[Old English stagga]
The fully grown male deer was an important cult animal among the Continental Celts and plays an important role in Celtic vernacular tradition, even though the Goidelic languages lack a single word to denote it. The horned gods of the ancient Celts, notably Cernunnos, have stag antlers. As monarch of the northern forests, the stag was admired for its speed and sexual aggression during the rutting season. Its antlers symbolized the changing seasons by being shed in autumn and regrowing in spring. The hardness of the antler clearly evoked male genitalia, and carved antlers were used to make phallic amulets. Representations of stags are found in Celtic art, beginning with rock carvings (7th cent.
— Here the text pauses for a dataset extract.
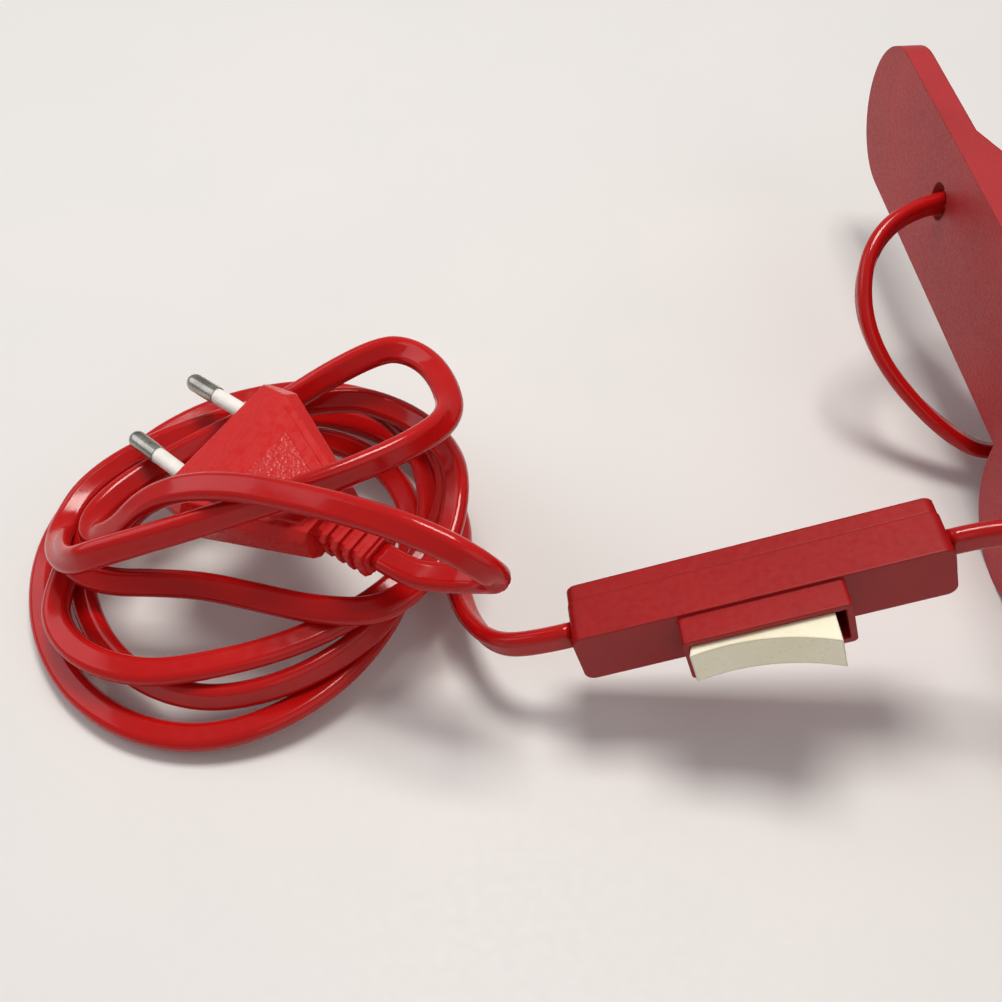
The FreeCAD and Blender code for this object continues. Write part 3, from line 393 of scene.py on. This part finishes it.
# ---- the lead from the lamp to the switch -----------------------------------------------------
SWITCH_AT = Vector((-153.3, -52.8, 32.0))
SWITCH_LONG = Vector((0.958, 0.019, 0.286)).normalized()
SWITCH_WIDE = Vector((0.003, -0.998, 0.057)).cross(SWITCH_LONG).normalized()
HALF_SWITCH = 36.0
SWITCH_RUN = 9.0
SWITCH_END = SWITCH_AT + SWITCH_LONG * HALF_SWITCH
SWITCH_START = SWITCH_AT - SWITCH_LONG * HALF_SWITCH

LAMP_ROUTE = [
    (-68.0, 9.5, 20.15), (-68.4, 9.0, 14.6), (-71.2, 6.4, 9.8), (-77.0, 2.6, 7.4), (-84.6, 0.9, 8.4),
    (-92.6, 4.6, 11.8), (-100.5, 11.0, 16.6), (-107.5, 18.4, 23.4), (-111.6, 26.4, 31.4),
    (-110.4, 35.0, 38.6), (-104.6, 42.7, 43.0), (-95.5, 47.6, 44.9), (-85.0, 49.6, 45.3),
    (-75.0, 51.6, 46.9), (-66.8, 52.2, 53.0), (-63.6, 47.8, 61.8), (-65.8, 39.0, 69.0),
    (-72.0, 26.0, 76.0), (-78.8, 8.0, 84.0), (-83.0, -14.0, 91.0), (-84.2, -36.0, 92.8),
    (-84.2, -53.0, 86.5), (-85.5, -62.5, 74.0), (-89.5, -64.0, 60.5), (-94.5, -60.5, 51.8),
    (-102.5, -55.0, 47.6), SWITCH_END + SWITCH_LONG * SWITCH_RUN, SWITCH_END,
]


BROAD_FACE = Vector((-0.05, -0.62, 0.78)).normalized()       # how the loose turns lean
FOOT_WIDE = Vector((0.35, 0.94, 0))                          # the lead's width in the stem's foot


def leaning_widths(points, lean, sway):
    """The broad face leans the same way all along, swaying by sway degrees as the lead twists."""
    widths = []
    last = len(points) - 1
    for i in range(len(points)):
        ahead = (points[min(i + 1, last)] - points[max(i - 1, 0)]).normalized()
        side = ahead.cross(BROAD_FACE)
        if side.length < 0.25:
            side = widths[-1]
        side = (side - ahead * side.dot(ahead)).normalized()
        share = i / last
        waver = math.sin(2 * math.pi * 4.3 * share) + 0.6 * math.sin(2 * math.pi * 10.7 * share)
        angle = math.radians(lean + sway * waver)
        widths.append(side * math.cos(angle) + ahead.cross(side) * math.sin(angle))
    return widths


def settle(widths, near_end, wide):
    """Turn the width onto the end fitting's own, over the points near that end."""
    inner = widths[near_end[-1]]
    wide = wide if wide.dot(inner) > 0 else -wide
    for k, i in enumerate(near_end):
        widths[i] = wide.lerp(inner, eased(k / (len(near_end) - 1)))


def make_lamp_lead():
    points = spline_points(LAMP_ROUTE, SPLINE_STEPS)
    widths = leaning_widths(points, 72, 8)
    count = len(widths)
    settle(widths, range(14), FOOT_WIDE)
    settle(widths, range(count - 1, count - 40, -1), SWITCH_WIDE)
    name = "flat_lead_lamp_side"
    lead = piece(name, sweep(name, points, widths, lead_section()), "root", "red_lead")
    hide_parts("lead_lamp_to_switch")


# ---- the lead from the switch, through the coil, to the plug -----------------------------------
COIL_ROUTE = [
    SWITCH_START, SWITCH_START - SWITCH_LONG * SWITCH_RUN, (-203.5, -50.0, 14.6), (-208.2, -41.5, 11.3),
    (-210.3, -31.5, 9.2), (-210.6, -22.5, 8.2),
]
# Where each turn crosses the coil's right, back, left and front: x, y, z, and how high the lead
# humps on its way there.
RIGHT, BACK, LEFT, FRONT = range(4)
CROSSINGS = [
    (RIGHT, -208.5, -12, 4, 0), (BACK, -250, 30, 4, 0), (LEFT, -302.5, -14, 4, 0), (FRONT, -262, -62, 4, 0),
    (RIGHT, -219, -14, 9, 1), (BACK, -248, 17, 9, 0), (LEFT, -293, -12, 9, 0), (FRONT, -258, -56, 9, 0),
    (RIGHT, -214.5, -12, 16, 0), (BACK, -240, 25, 15, 0), (LEFT, -295, -30, 12, 0), (FRONT, -268, -52, 14, 0),
    (RIGHT, -210, -12, 21, 0), (BACK, -246, 21, 20, 0), (LEFT, -291, -23, 17, 0), (FRONT, -274, -32, 18, 0),
    (FRONT, -228, -45, 21, 0), (RIGHT, -209, -16, 28, 0), (BACK, -233, 12, 26, -3), (LEFT, -294, -16, 18, 0),
    (FRONT, -281, -36, 33, 0), (RIGHT, -209.5, -11, 42, 7), (BACK, -224, 14, 38, 0),
]
STEPS = 4
PLUG_ROUTE = [
    (-235, 11.5, 34), (-247, 8, 28), (-261, 3.5, 24.5), (-273, -2.5, 22.5), (-282, -10, 22),
    (-286.5, -18, 22.5), (-284.5, -25, 24.5), (-278, -27.5, 30), (-271.5, -27, 37.5),
    (-263, -29, 43.5), (-252, -32.5, 47),
    (-240, -37.5, 48.5), (-228, -43.5, 50), (-217, -49.5, 50.5), (-209, -54, 49), (-204, -55.5, 45),
    (-203, -52.5, 39.5), (-207.5, -49, 35.5), (-213.5, -47.5, 34.2),
]
PLUG_AT = Vector((-259.2, -7.1, 31.8))
PLUG_PINS = Vector((-0.712, 0.701, -0.042)).normalized()
PLUG_WIDE = Vector((-0.2, -0.145, 0.969)).cross(PLUG_PINS).normalized()
PLUG_FACE = PLUG_PINS.cross(PLUG_WIDE)
PLUG_TAIL = 48.0
TAIL_RUN = 7.0                # straight lead behind the strain relief


def coil_turns():
    """Quarter ellipses from one crossing to the next, so that each loose turn has its own size."""
    turns = []
    for (where, x0, y0, z0, _), (then, x1, y1, z1, hump) in zip(CROSSINGS, CROSSINGS[1:]):
        for step in range(STEPS):
            t = step / STEPS
            rise, fall = math.sin(math.pi / 2 * t), math.cos(math.pi / 2 * t)
            if where == then:
                x, y = x0 + (x1 - x0) * t, y0 + (y1 - y0) * eased(t)
            elif where in (RIGHT, LEFT):
                x, y = x1 + (x0 - x1) * fall, y0 + (y1 - y0) * rise
            else:
                x, y = x0 + (x1 - x0) * rise, y1 + (y0 - y1) * fall
            turns.append((x, y, z0 + (z1 - z0) * t + hump * 4 * t * (1 - t)))
    turns.append(CROSSINGS[-1][1:4])
    return turns


def make_plug_lead():
    tail = PLUG_AT - PLUG_PINS * PLUG_TAIL
    route = COIL_ROUTE + coil_turns() + PLUG_ROUTE + [tail - PLUG_PINS * TAIL_RUN, tail]
    points = spline_points(route, SPLINE_STEPS)
    widths = leaning_widths(points, 0, 24)
    count = len(widths)
    settle(widths, range(36), SWITCH_WIDE)
    settle(widths, range(count - 1, count - 25, -1), PLUG_WIDE)
    name = "flat_lead_plug_side"
    lead = piece(name, sweep(name, points, widths, lead_section()), "root", "red_lead")
    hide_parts("lead_switch_to_coil", "lead_coil")


# ---- torsion spring, wound wire with one leg in each clamp half ---------------------------------
PIVOT = Vector((-68.0, 9.5, 42.0))
WIRE_R = 1.1
COIL_R = 7.5
LEG_R = 7.75
LEG_END = (17.85, 41.5)
LEG_HIGH = 9.45
HALF_GAP = 0.2                # between the two halves' turns
TURN_GAP = 0.05
TURN_POINTS = 24


def spring_half(name, side, turned, body):
    """The leg runs in along the handle and winds on towards the middle; side is -1 fixed, +1 moving."""
    end = Vector((side * LEG_END[0], LEG_END[1], 0))
    angle = math.atan2(end.y, end.x) - side * math.acos(LEG_R / end.length)
    start = Vector((math.cos(angle), math.sin(angle), 0)) * LEG_R
    lift = Vector((0, 0, side * LEG_HIGH))
    points = [end.lerp(start, k / 6) + lift for k in range(6)]
    wound_high = LEG_HIGH - HALF_GAP - WIRE_R
    turns = wound_high / (2 * WIRE_R + TURN_GAP)
    steps = round(turns * TURN_POINTS)
    for k in range(steps + 1):
        a = angle - side * 2 * math.pi * turns * k / steps
        r = LEG_R + (COIL_R - LEG_R) * min(1.0, 4 * k / TURN_POINTS)
        high = side * (LEG_HIGH - wound_high * k / steps)
        points.append(Vector((r * math.cos(a), r * math.sin(a), high)))
    spin = Matrix.Rotation(turned, 3, "Z")
    points = [(PIVOT + spin @ p) * MM for p in points]
    wire = [(WIRE_R * math.cos(math.pi * k / 6), WIRE_R * math.sin(math.pi * k / 6)) for k in range(12)]
    mesh = sweep(name, points, [Vector((0, 0, 1))] * len(points), wire)
    wound = piece(name, mesh, body, "spring_steel")
    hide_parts("spring_fixed_end" if side < 0 else "spring_moving_end")


# ---- plug: gripping panel and strain relief ribs -----------------------------------------------
PLUG_LONG = 35.0
PLUG_RIDGE = 9.0              # where the face starts to slope down to the pins
RIDGE_HIGH = 6.85             # half the plug's thickness, at the ridge and at the tail
TAIL_HIGH = 4.75
PANEL_SUNK = 0.3
PANEL_DRAW = 0.4
RIB_LONG = 1.5
RIB_PITCH = 3.0


def at_plug(x, y, z):
    return (PLUG_AT + PLUG_PINS * x + PLUG_WIDE * y + PLUG_FACE * z) * MM


def solid_between(name, near, far):
    """A closed mesh between two rings of the same number of points."""
    bm = bmesh.new()
    rings = [[bm.verts.new(at) for at in ring] for ring in (near, far)]
    count = len(near)
    for k in range(count):
        bm.faces.new((rings[0][k], rings[0][(k + 1) % count], rings[1][(k + 1) % count], rings[1][k]))
    bm.faces.new(list(reversed(rings[0])))
    bm.faces.new(rings[1])
    bmesh.ops.recalc_face_normals(bm, faces=bm.faces)
    mesh = bpy.data.meshes.new(name)
    bm.to_mesh(mesh)
    bm.free()
    return mesh


def plug_panel(name, x0, half0, x1, half1, rise, side, material):
    """A raised trapezoid on the sloping face; side is +1 above and -1 below."""
    def ring(lift, draw):
        out = []
        slope = (RIDGE_HIGH - TAIL_HIGH) / (PLUG_LONG - PLUG_RIDGE)
        for x, y in ((x0 - draw, half0 - draw), (x1 + draw, half1 - draw)):
            high = RIDGE_HIGH + (PLUG_RIDGE + x) * slope + lift
            out += [(x, y, high), (x, -y, high)]
        out = [out[0], out[1], out[3], out[2]]
        return [at_plug(x, y, side * z) for x, y, z in out]
    mesh = solid_between(name, ring(-PANEL_SUNK, 0.0), ring(rise, PANEL_DRAW))
    mesh.materials.append(material)
    piece(name, mesh, "root", "red_plug", smooth=False)


def relief_rib(name, x, wide, thick):
    """One rounded rib round the strain relief."""
    def ring(along):
        c = 0.35 * thick
        corners = [(-wide, -thick + c), (-wide + c, -thick), (wide - c, -thick), (wide, -thick + c),
                   (wide, thick - c), (wide - c, thick), (-wide + c, thick), (-wide, thick - c)]
        return [at_plug(along, y, z) for y, z in corners]
    piece(name, solid_between(name, ring(x), ring(x - RIB_LONG)), "root", "red_plug", smooth=False)


def make_plug_details():
    for side, where in ((1, "upper"), (-1, "lower")):
        plug_panel(f"plug_{where}_border", -11.0, 13.2, -33.5, 5.3, 0.45, side, MATERIALS["red_plug"])
        plug_panel(f"plug_{where}_grip", -15.5, 9.0, -31.0, 3.6, 0.85, side, STIPPLE)
    for k in range(4):
        relief_rib(f"plug_relief_rib_{k + 1}", -36.8 - RIB_PITCH * k, 5.2 - 0.16 * k, 3.9 - 0.12 * k)


make_lamp_lead()
make_plug_lead()
make_plug_details()
spring_half("wound_spring_fixed", -1, 0.0, "root")
spring_half("wound_spring_moving", 1, math.radians(-28), "moving_half")


# ---- light and floor --------------------------------------------------------------------------
def table_top():
    """Plain pale board with a faint mottle."""
    material, tree, surface, place = start_material("painted_board_pale", "#DCD9D5", Roughness=0.6, IOR=1.45)
    tint(tree, surface, grain(tree, place, 60), "#DAD9D7", "#DDDBD9")
    rough(tree, surface, grain(tree, place, 2.0), 0.5, 0.62)
    return material


def make_stage():
    bpy.ops.mesh.primitive_plane_add(size=6.0, location=(0, 0, 0))
    floor = bpy.context.object
    floor.name = "floor"
    floor.data.materials.append(table_top())


def area_light(name, at, target, size, power, colour):
    data = bpy.data.lights.new(name, "AREA")
    data.shape = "RECTANGLE"
    data.size, data.size_y = size
    data.energy = power
    data.color = srgb(colour)[:3]
    light = bpy.data.objects.new(name, data)
    light.location = at
    light.rotation_euler = (Vector(target) - Vector(at)).to_track_quat("-Z", "Y").to_euler()
    bpy.context.scene.collection.objects.link(light)


def make_light():
    middle = mm(-190, -20, 30)
    area_light("overhead_soft", middle + mm(40, 260, 1000), middle, (0.42, 0.32), 8.2, "#FFFAF4")
    area_light("window_side", middle + mm(-900, 300, 700), middle, (0.9, 0.7), 3.0, "#F6F7FF")
    area_light("room_fill", middle + mm(500, -900, 800), middle, (1.2, 1.0), 2.0, "#FFFBF8")
    world = bpy.data.worlds.new("room")
    world.use_nodes = True
    sky = world.node_tree.nodes["Background"]
    sky.inputs["Color"].default_value = srgb("#F4F3F2")
    sky.inputs["Strength"].default_value = 0.36
    bpy.context.scene.world = world
    bpy.context.scene.view_settings.view_transform = "Standard"


make_stage()
make_light()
BC) and continuing with bronze figures and coins from the pre-Roman and Romano-Celtic periods. In the Camonica valley in the Italian Alps the stag is linked with sun imagery. The Celtic Dis Pater described by Caesar (1st cent. BC) may be a stag-god. The British god Cocidius is accompanied by a stag.
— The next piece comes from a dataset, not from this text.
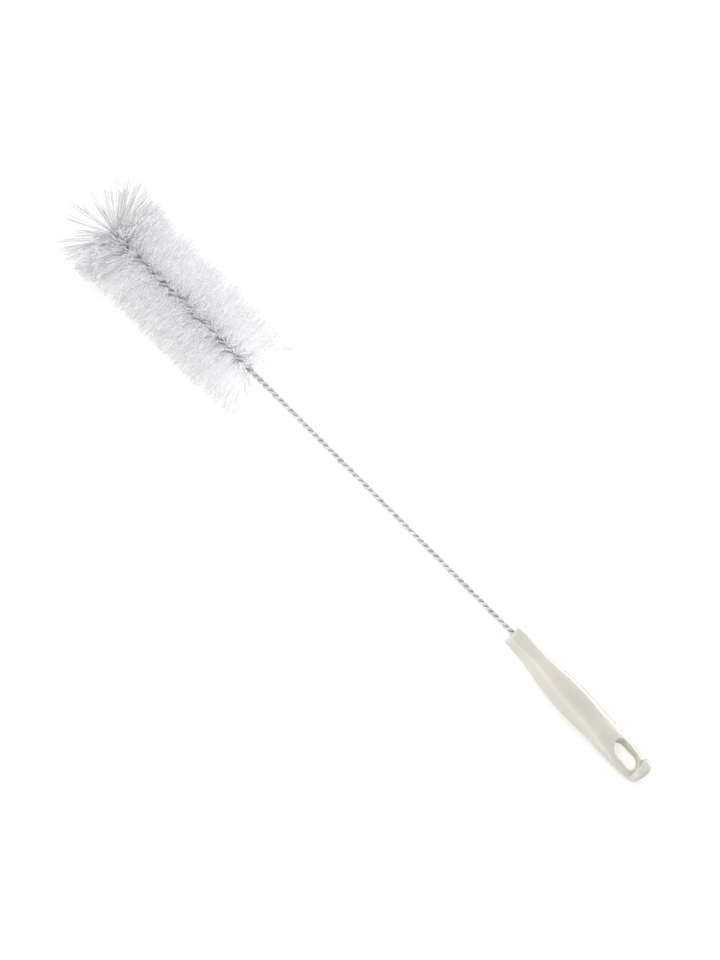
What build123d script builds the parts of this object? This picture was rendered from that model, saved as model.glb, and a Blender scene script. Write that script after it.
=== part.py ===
from build123d import *
import os
from math import atan2, cos, degrees, radians, sin

# Bottle brush: one steel wire bent double and twisted, filaments held between its
# two legs, a tuft in the bend at the tip, and a moulded handle with a slot and a lip.
# Millimetres. Each piece is drawn along the brush's own axis: Z runs from the
# bend at the tip to the handle's end, Y is up and X is sideways. The last
# section lays the brush down as it rests, with its length along X and Z up.

# the wire
wire_diameter = 1.7
leg_gap = 0.02
plain_pitch = 7.8
head_pitch = 12.7
change_length = 4.0
loop_length = 14.0
loop_width = 7.5
loop_widest = 5.0
stem_shown = 202.0
tail_length = 38.0

# the filaments, drawn as locks of many fine ones
head_diameter = 55.0
head_length = 92.0
locks_per_turn = 30
lock_width = 0.5
lock_depth = 0.56
lock_clearance = 0.02
splay_length = 12.0
rear_splay = 24.0
front_splay = 14.0

# the tuft at the tip, whose reach is a share of the head's radius
tuft_reach_share = 1.127
tuft_rings = [(18.0, 4), (40.0, 8), (62.0, 10), (84.0, 12)]
bundle_length = 3.2
bundle_side_gap = 0.15
bundle_front_gap = 0.3

# the handle: its sections, each as a share of the handle's length, then the width,
# the height over and under the widest line, how far that line lies below the wire,
# and how square the outline is, from 0.6 for an ellipse to 1.1
handle_length = 108.0
handle_sections = [
    (0.0, 10.0, 5.3, 5.3, 1.8, 1.1),
    (0.13, 10.7, 6.1, 5.4, 2.7, 1.1),
    (0.278, 14.1, 8.9, 5.2, 5.7, 0.95),
    (0.37, 17.2, 9.5, 5.0, 6.4, 0.88),
    (0.481, 19.0, 9.4, 4.8, 6.6, 0.8),
    (0.796, 19.1, 4.8, 3.2, 7.9, 0.75),
    (0.898, 17.7, 3.4, 2.8, 8.9, 0.7),
    (0.954, 15.7, 2.0, 2.2, 9.5, 0.65),
]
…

In Welsh and Irish traditions the stag often entices humans into the Otherworld. Fionn mac Cumhaill often hunts an enchanted stag, the metamorphosed Irish god Donn. Christianized, the stag becomes a guide to heaven and so is represented in cemeteries, such as at Mount Stewart Gardens in Co. Down, Ireland. But stags may also be associated with women. Flidais, Irish goddess of wild things, is mistress of stags. The war-goddess Mórrígan can take the form of a stag. The stag is one of the three transformations of Tuan mac Cairill. In the first branch of the Mabinogi, Pwyll hunts a stag that is the quarry of Arawn, lord of Annwfn. In the fourth branch Gilfaethwy becomes a stag and Gwydion a hind to produce Hyddwn [Welsh, little stag]. In Culhwch ac Olwen, the supernatural, speaking Stag of Rhedynfre (or Redynvre) helps Culhwch in the pursuit of the boar Twrch Trwyth.
OIr. dam [also denotes ox]; Modern Irish poc [‘buck’, also denotes the ram], fia fireann [male deer]; Scottish Gaelic damh cabrach féidh; Manx tarroo-feeaih [lit. bull-deer]; Welsh carw, hydd; Cornish carow; Breton karv.